» Dataset content

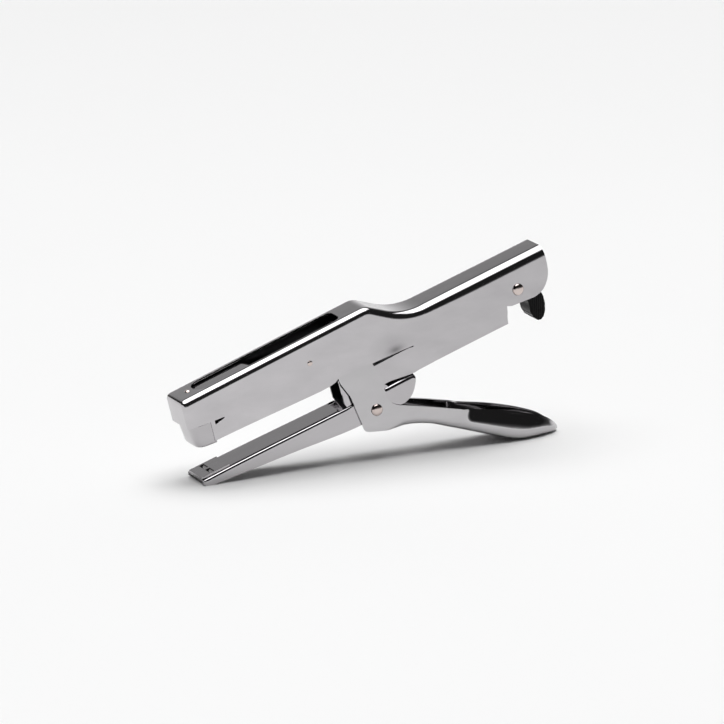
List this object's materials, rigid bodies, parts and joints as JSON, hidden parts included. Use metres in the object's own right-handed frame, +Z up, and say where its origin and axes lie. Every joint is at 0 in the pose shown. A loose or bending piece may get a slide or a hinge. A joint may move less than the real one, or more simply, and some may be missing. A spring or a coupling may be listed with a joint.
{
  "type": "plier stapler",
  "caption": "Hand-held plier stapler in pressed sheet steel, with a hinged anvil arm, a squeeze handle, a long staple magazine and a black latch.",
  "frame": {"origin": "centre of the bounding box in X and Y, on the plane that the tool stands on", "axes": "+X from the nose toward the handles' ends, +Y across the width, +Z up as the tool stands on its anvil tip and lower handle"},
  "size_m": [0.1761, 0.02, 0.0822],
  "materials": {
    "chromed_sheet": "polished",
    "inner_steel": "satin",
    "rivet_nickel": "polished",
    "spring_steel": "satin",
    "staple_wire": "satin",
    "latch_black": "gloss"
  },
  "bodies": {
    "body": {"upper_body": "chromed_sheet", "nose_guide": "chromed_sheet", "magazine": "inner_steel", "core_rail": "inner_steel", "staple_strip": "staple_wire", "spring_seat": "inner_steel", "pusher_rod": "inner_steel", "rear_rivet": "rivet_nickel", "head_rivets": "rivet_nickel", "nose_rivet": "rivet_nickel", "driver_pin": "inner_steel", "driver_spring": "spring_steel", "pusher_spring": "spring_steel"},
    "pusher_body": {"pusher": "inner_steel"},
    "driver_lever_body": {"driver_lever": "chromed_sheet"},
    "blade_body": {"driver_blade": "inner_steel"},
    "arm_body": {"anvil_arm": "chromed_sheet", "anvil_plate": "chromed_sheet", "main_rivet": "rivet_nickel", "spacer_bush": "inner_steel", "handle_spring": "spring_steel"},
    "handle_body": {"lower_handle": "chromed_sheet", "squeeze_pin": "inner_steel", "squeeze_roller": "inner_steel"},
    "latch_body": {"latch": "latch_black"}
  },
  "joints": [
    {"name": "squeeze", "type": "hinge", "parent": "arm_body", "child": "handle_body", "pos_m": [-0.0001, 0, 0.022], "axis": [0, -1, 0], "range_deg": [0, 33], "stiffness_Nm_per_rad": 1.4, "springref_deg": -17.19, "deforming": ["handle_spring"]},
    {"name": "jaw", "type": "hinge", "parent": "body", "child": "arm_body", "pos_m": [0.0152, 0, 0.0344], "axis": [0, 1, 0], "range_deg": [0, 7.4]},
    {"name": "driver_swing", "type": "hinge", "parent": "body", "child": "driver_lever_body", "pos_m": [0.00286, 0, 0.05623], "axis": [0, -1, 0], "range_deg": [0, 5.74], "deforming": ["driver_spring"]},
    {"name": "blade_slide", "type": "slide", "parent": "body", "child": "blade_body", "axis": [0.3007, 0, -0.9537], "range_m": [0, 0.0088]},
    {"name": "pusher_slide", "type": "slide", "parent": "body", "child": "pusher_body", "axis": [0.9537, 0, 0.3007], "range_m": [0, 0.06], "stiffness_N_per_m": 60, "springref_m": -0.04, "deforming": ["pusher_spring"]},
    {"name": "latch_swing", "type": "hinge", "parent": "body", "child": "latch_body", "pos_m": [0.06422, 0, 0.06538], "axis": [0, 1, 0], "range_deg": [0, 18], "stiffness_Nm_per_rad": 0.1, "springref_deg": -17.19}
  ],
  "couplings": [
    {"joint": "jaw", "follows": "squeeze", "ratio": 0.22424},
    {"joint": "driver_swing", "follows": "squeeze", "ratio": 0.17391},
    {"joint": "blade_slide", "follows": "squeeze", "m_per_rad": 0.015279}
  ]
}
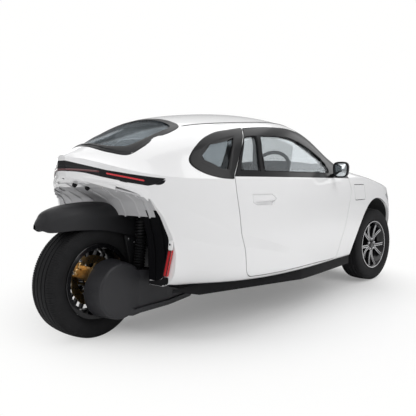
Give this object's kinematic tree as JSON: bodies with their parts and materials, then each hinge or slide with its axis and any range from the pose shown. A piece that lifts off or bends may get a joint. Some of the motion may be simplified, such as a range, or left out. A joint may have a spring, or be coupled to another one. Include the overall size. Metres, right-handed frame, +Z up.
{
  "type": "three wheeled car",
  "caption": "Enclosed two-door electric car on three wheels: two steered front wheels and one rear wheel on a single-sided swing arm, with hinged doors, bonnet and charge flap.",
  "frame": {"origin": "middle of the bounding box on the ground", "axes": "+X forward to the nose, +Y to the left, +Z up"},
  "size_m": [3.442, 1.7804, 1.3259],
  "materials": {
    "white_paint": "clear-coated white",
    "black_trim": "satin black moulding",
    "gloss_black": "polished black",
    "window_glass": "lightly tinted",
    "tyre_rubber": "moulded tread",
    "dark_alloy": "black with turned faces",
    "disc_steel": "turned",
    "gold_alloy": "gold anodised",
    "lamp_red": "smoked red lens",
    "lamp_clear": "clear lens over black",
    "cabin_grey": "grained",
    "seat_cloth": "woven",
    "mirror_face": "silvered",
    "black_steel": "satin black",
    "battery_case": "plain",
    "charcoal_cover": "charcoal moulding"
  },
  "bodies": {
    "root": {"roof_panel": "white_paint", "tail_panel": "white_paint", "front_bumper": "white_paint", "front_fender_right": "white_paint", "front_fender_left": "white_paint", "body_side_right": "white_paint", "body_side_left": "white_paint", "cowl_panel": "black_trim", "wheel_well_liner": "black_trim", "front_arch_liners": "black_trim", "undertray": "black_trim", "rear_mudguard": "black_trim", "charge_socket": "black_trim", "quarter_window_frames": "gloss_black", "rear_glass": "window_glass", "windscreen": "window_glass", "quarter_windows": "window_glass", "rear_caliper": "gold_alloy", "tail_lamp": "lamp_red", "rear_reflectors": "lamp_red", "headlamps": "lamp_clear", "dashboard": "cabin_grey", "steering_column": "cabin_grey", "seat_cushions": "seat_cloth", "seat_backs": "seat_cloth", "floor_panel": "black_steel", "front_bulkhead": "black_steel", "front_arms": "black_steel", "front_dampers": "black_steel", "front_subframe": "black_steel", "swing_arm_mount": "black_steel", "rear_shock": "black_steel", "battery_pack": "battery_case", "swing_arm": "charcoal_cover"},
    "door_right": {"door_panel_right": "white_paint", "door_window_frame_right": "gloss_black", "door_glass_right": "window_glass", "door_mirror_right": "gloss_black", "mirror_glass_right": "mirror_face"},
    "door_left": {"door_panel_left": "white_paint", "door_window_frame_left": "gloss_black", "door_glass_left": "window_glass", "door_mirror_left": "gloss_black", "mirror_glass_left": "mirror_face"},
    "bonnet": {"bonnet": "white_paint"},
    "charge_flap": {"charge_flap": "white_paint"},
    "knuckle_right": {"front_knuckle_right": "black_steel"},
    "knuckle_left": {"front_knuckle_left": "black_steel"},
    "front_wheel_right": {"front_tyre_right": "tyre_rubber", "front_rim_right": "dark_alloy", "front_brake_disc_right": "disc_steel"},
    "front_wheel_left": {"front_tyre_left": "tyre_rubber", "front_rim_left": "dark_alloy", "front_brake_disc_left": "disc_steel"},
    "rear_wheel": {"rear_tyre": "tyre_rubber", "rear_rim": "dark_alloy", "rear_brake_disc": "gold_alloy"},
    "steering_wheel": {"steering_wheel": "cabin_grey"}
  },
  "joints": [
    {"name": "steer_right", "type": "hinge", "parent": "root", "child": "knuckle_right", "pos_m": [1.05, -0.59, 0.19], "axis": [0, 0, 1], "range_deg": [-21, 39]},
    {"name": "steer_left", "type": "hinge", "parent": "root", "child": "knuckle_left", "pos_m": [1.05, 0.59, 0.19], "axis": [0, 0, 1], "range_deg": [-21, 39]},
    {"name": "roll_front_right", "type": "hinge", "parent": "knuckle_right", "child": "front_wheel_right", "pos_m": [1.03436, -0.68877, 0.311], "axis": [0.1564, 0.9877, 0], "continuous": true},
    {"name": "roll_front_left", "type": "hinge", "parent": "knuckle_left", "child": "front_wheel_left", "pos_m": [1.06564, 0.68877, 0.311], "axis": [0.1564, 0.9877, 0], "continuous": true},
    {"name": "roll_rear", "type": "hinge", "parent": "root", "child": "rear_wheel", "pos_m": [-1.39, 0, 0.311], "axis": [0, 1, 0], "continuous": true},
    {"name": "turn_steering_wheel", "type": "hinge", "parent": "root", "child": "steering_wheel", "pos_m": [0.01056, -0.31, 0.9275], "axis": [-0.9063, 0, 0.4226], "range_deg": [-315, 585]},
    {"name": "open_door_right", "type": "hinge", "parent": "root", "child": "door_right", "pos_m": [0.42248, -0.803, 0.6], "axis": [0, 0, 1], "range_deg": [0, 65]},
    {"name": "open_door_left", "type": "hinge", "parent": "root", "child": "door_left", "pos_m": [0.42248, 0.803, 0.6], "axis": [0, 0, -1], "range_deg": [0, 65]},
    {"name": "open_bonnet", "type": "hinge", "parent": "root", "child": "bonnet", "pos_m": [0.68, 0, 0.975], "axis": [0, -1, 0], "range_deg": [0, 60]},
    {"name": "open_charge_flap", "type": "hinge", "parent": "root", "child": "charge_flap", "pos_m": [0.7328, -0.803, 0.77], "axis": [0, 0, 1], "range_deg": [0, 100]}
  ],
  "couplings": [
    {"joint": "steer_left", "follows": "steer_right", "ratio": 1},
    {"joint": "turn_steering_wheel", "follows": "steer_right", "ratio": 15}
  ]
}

» Aim
Copy each line of the preceding data that contains the string "pose".

» Solution for this task
List this object's materials, rigid bodies, parts and joints as JSON, hidden parts included. Use metres in the object's own right-handed frame, +Z up, and say where its origin and axes lie. Every joint is at 0 in the pose shown. A loose or bending piece may get a slide or a hinge. A joint may move less than the real one, or more simply, and some may be missing. A spring or a coupling may be listed with a joint.
Give this object's kinematic tree as JSON: bodies with their parts and materials, then each hinge or slide with its axis and any range from the pose shown. A piece that lifts off or bends may get a joint. Some of the motion may be simplified, such as a range, or left out. A joint may have a spring, or be coupled to another one. Include the overall size. Metres, right-handed frame, +Z up.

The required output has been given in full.